**Exercise details:**
Locate the lines that hold the string "from". Copy every such line.
____ Supplied data
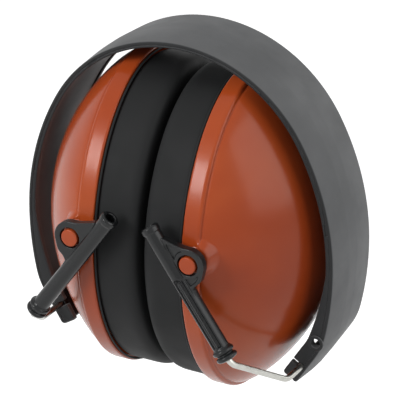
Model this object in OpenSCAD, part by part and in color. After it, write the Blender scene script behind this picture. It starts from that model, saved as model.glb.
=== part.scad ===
// Folding earmuff hearing protector, shown folded: both cups swung up inside the headband.
// +Z is up through the crown, X runs from cup to cup and -Y is the front.
// The cups stand on the flats at the bottom of their rims, at z = 0.

/* [Cups] */
// Height of a cup over its rim
cup_h = 113; // [103:0.5:124]
// Width of a cup over its rim, front to back
cup_w = 84; // [77:0.5:92]
// Depth of a cup shell from rim face to crown
cup_depth = 34.2; // [31:0.1:37.5]
// Depth of the straight rim band
rim_depth = 6; // [4:0.1:8]
// Width of the step between rim band and dome
rim_step = 1.4; // [0.6:0.1:2]
// Fullness of the dome beside the rim: 2 is an ellipse
dome_power = 1.2; // [1.1:0.05:2]
// Wall of a cup shell
shell_wall = 2.2; // [1.6:0.1:3]
// Depth cut off the bottom of a rim to make its foot
foot_cut = 0.7; // [0.3:0.05:1.2]

/* [Ear cushions] */
// Thickness of an ear cushion
cushion_t = 16; // [12:0.5:20]
// Height of the ear opening
opening_h = 66; // [58:0.5:74]
// How far the cushion stands inside the rim's outline
cushion_inset = 1; // [0.6:0.1:4]
// Wall of the cushion's cover
cover_t = 1.2; // [0.8:0.1:2]
// Thickness of the seal plate behind the cushion
plate_t = 2.2; // [1.6:0.1:3]
// Depth of the seal plate's skirt
skirt_depth = 5; // [3:0.1:7]
// Wall of the seal plate's skirt
skirt_t = 1.5; // [1:0.1:2.5]
// Depth from the rim face to the damping foam
cavity_depth = 14; // [10:0.5:18]

/* [Headband] */
// Width of the headband, front to back
band_w = 28.7; // [26:0.1:34]
// Thickness of the headband's outer skin
skin_t = 1.2; // [1:0.05:1.6]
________
**Exercise output:**
Model this object in OpenSCAD, part by part and in color. After it, write the Blender scene script behind this picture. It starts from that model, saved as model.glb.
// +Z is up through the crown, X runs from cup to cup and -Y is the front.
// Depth of a cup shell from rim face to crown
// Depth from the rim face to the damping foam